- The art world has always been shrouded in elitism. Mostly celebrating ‘high culture’, artwork historically has had little to no relation to the average person’s everyday life. In the 1950’s, however, an art movement came along that shattered this tradition. Pop art rejoiced in elements of mass culture, using imagery from popular advertisements, Hollywood films, comics, packaging and everyday objects to create pieces of work which rejected elitist high-brow art. In the words of pop artist Richard Hamilton, pop art is ‘transient, expendable, low cost, mass produced, young, witty, sexy, gimmicky, glamorous’. Pop art emphasised the artists mechanical means of production and made reference to rendering techniques. It also commonly removed and isolated subject matter from its original context or combined it with unrelated material, linking pop art to the beginnings of surrealism. Most importantly, pop art did not care about being recognised as legitimate, high-brow, ‘real’ art, making it the perfect inspiration for low-brow art movements which still flourish today.
Pop art is bold, striking, hard to miss and easy to consume
Pop art emerged in Britain in the mid 50’s and in America in the late 50’s. Separated by the Atlantic, the two nations’ pop art movements had one thing in common: they both produced art about American society. The 1950’s and 60’s saw large economic growth in America, with a burgeoning consumerist society embracing the mass production of indispensable objects. Whilst American pop art examined this trend, Britain took a more academic approach to their commentary, with a large focus on parody and irony in their exploration of how American popular imagery was shaping peoples lives. This new artistic platform, which branded elite artistic judgement as irrelevant, was the perfect means to satirise American politics, celebrities and current affairs.
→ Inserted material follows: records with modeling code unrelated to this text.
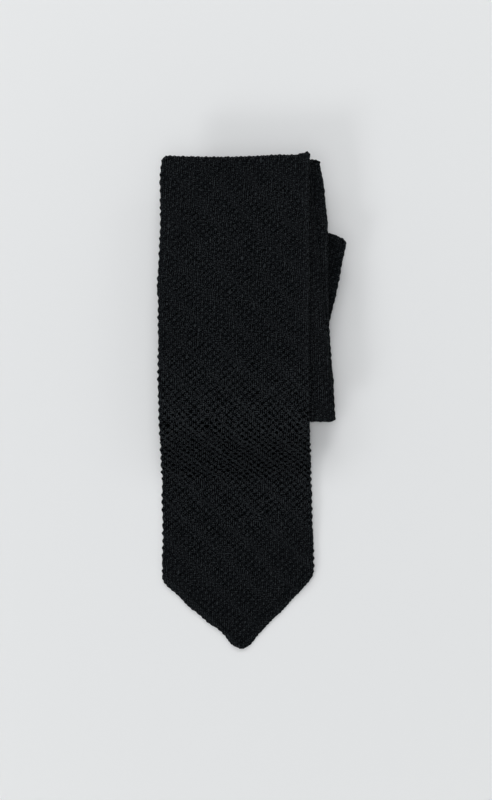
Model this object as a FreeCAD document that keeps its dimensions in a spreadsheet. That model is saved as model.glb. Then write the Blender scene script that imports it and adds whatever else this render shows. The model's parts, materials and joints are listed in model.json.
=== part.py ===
import FreeCAD, Part
import os
import math
import Sketcher

# Knitted necktie, folded flat into a package.
# Frame: millimetres, +Z up, +Y along the blade away from its point, +X to the
# blade's right. The origin is on the flat resting face, under the middle of the
# bottom layer. The knitted envelope is one long flat tube that is folded to and
# fro in thirteen layers. Layer 1 is the front blade on top, layer 13 the tail
# end at the bottom. Odd layers show the tie's face, even layers its back.
# Fold j joins layer j to layer j + 1.

V = FreeCAD.Vector
LAST = 13                 # bottom layer, the tail end
MIDDLE = range(2, LAST)   # layers that run from fold to fold

# ---------------------------------------------------------------- dimensions
DIMENSIONS = [
    ("cloth", 1.4),              # thickness of one folded layer (tube, both skins)
    ("pitch", 1.5),              # layer to layer distance in the stack
    ("skin", 0.45),              # one knitted skin of the tube
    ("loop_gap", 1.3),           # gap under the front blade for the keeper loop
    ("bend_sweep", 88.5),        # degrees of bend carried by each side of a fold
    ("side_inset", 1.3),         # hollow stops this far from the side folds
    ("end_inset", 1.4),          # hollow stops this far from a fold
    ("lining_inset", 2.0),       # interlining stops this far from the sides
    ("lining_end_inset", 2.2),   # interlining stops this far from a fold
    ("lining_cloth", 0.3),       # interlining thickness
    ("seam_off", 6.0),           # centre-back seam, beside the middle line
    ("seam_slot", 0.8),          # opening of the back seam
    ("seam_wide", 0.5),          # slip-stitch thread, laid width
    ("seam_high", 0.32),         # slip-stitch thread, laid height
    ("seam_recess", 0.05),       # thread lies this deep in the back
    ("seam_short", 0.3),         # thread stops this far from each slot end
    ("base_off", 200.0),         # sketches are drawn this far from their corner
    # front blade: drop to the table
    ("shoulder_y", -43.0),       # the blade starts to drop here
    ("shoulder_bend", 20.0),     # bend radius at the edge of the stack
    ("drop_angle", 42.0),        # slope of the drop, degrees
    ("foot_bend", 15.0),         # bend radius where it reaches the table
    # front blade: back seam
    ("blade_seam_shift", 1.8),   # seam runs this much nearer the middle line
    ("blade_seam_top", 50.0),
    ("blade_seam_end", -90.0),
    ("blade_seam_short", 0.4),   # thread stops this far from each slot end
    ("blade_tack_y", -91.4),
    # tail end
    ("tail_half", 22.5),
    ("tail_shoulder_y", 30.0),
    ("tail_tip_y", 49.0),
    ("tail_tip_half", 2.5),
    ("tail_seam_top", 22.0),
    ("tail_tack_y", 23.4),
    # small sewn pieces
    ("sewn_x", -2.0),            # middle of the label and of the keeper loop
    ("sewn_gap", 0.03),          # clearance between sewn pieces
    ("loop_long", 36.0),
    ("loop_wide", 9.0),
    ("loop_cloth", 0.45),
    ("loop_foot", 2.2),
    ("loop_y", 24.5),
    ("loop_drop", 0.6),
    ("label_long", 32.0),
    ("label_wide", 15.0),
    ("label_cloth", 0.25),
    ("label_y", 6.0),
    ("tab_long", 11.0),
    ("tab_wide", 15.0),
    ("tab_cloth", 0.2),
    ("tab_off", 9.0),            # care tab, to the right of the label's middle
    ("tab_y", -4.0),
    ("tack_long", 8.0),
    ("tack_wide", 1.2),
    ("tack_high", 0.3),
    ("tack_lift", 0.03),         # bar tack's underside above the table
    ("tack_clear", 0.4),         # room around a bar tack in its pocket
    ("tack_pocket", 0.36),       # depth of that pocket
    ("stitch_long", 2.4),
    ("stitch_wide", 0.6),
    ("stitch_high", 0.25),
    ("stitch_gap", 0.02),        # stitches hang this far under the strap
    ("stitch_end_inset", 1.4),   # stitch middle from the loop's end
    ("stitch_side_inset", 1.2),  # stitch middle from the loop's side
    ("tipping_cloth", 0.22),
    ("tipping_inset", 6.0),      # blade tipping, in from the blade's sides
    ("tipping_lift", 0.04),      # tipping's underside above the table
    ("tipping_pocket", 0.3),     # depth of the tipping's pocket
]

# folds 1 to 12: middle of the fold line x, y, tilt in degrees, tie width there
FOLDS = [
    (-1.8, 54.6, 1.2, 59.4),
    (9.4, -47.6, 0.0, 57.2),
    (4.0, 53.4, 0.0, 56.0),
    (1.2, -43.9, -7.5, 54.0),
    (18.1, 27.1, -13.0, 50.0),
    (1.8, -44.7, -6.5, 45.0),
    (0.8, 52.0, 0.4, 40.0),
    (0.2, -45.5, 0.0, 38.0),
    (0.0, 51.9, 0.0, 38.0),
    (-0.4, -45.1, 0.0, 40.0),
    (-0.2, 52.5, 0.0, 43.0),
    (0.0, -45.9, 0.0, 45.0),
]

# front blade, plan outline below the first fold (x, y): down the left side,
# across the tip and up the right side
BLADE_LEFT = [(-33.0, 3.0), (-32.3, -48.4), (-31.5, -81.0), (-31.2, -104.0), (-30.9, -113.3)]
BLADE_TIP = [(-2.8, -139.6), (-1.2, -140.7), (1.6, -140.8), (3.4, -139.6)]
BLADE_RIGHT = [(29.7, -110.1), (29.2, -95.0), (28.9, -81.0), (27.6, -48.4), (27.6, 3.0)]
BLADE_OUTLINE = BLADE_LEFT + BLADE_TIP + BLADE_RIGHT
LEFT_CORNER = len(BLADE_LEFT) - 1
RIGHT_CORNER = LEFT_CORNER + len(BLADE_TIP) + 1

# how outline points move for each millimetre of inset
CORNER_RISE = 0.4         # y, where a straight side meets the point
BLADE_TIP_RISE = 1.35     # y, at the blade's tip
BLADE_TIP_PINCH = 0.02    # share of x lost at the blade's tip
TAIL_TIP_DROP = 1.2       # y, at the tail's tip

# tipping outlines in plan (x, y); on the blade the third column is the side
# (-1 left, 1 right, 0 tip) that tipping_inset moves the point in from
TAIL_POCKET = [(-14.0, 25.0), (14.0, 25.0), (14.0, 31.0),
               (1.5, 43.0), (-1.5, 43.0), (-14.0, 31.0)]
TAIL_PLATE = [(-13.7, 25.3), (13.7, 25.3), (13.7, 30.8),
              (1.4, 42.6), (-1.4, 42.6), (-13.7, 30.8)]
BLADE_POCKET = [(-31.0, -96.0, -1), (-31.0, -111.5, -1), (-1.5, -132.6, 0),
                (2.0, -132.6, 0), (29.6, -108.5, 1), (29.6, -96.0, 1)]
BLADE_PLATE = [(-30.7, -96.3, -1), (-30.7, -111.3, -1), (-1.4, -132.2, 0),
               (1.9, -132.2, 0), (29.3, -108.4, 1), (29.3, -96.3, 1)]

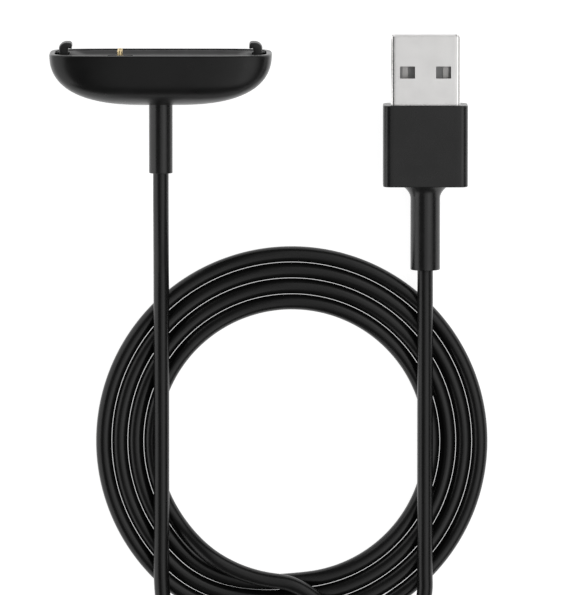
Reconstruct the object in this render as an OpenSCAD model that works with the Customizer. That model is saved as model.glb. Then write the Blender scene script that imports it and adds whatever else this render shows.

Often heralded the king of pop art is Roy Lichtenstein. His bold, colourful, comic strip style works epitomises the genre, using war imagery alongside parody. Equal in fame is Andy Warhol, creator of the iconic pop art pieces ‘Marilyn Diptych’ and ‘Campbell’s Soup Cans’. Warhol used art to reshape the way celebrities, iconic figures and ordinary objects are visualised. Pop art, however, was not limited to the western world, and soon spread across the globe. The after effects of World War Two were in full swing, the rise of Communism was causing widespread fear, and conflict was raging in Vietnam. Pop artists worldwide took full advantage of the modern world’s state of turmoil, using their art to rethink themes such as war, politics and gender. Japanese artist Keiichi Tanaami used pop art to explore America’s invasion of Japan in his piece Crayon Angel, whilst Spanish artist Joan Rabascall’s Atomic Kiss addresses the looming threat of nuclear war. Pop art may look bright, cheery and simplistic, yet beneath the surface lies a deeper, darker insight into the anxieties of the post-war age.
pop art did not care about being recognised as legitimate, high-brow, ‘real’ art
Pop art’s radical rejection of artistic tradition has inspired an abundance of artistic movements to this day. Low brow, the 1970’s underground art movement which originated in Los Angeles, took its populist, surrealist and satirical roots from pop art. Similarly, the Chinese movement of political pop emerged in the 1980’s, combining western pop art and socialist realism to examine the turbulent social climate of China. Even photorealism, despite differing from pop art in its highly lifelike style, can be likened to pop art in how both movements responded to societies’ increasing abundance of photographic media. Pop art is bold, striking, hard to miss and easy to consume: its no wonder it remains one of the most recognisable and iconic artistic movements to date.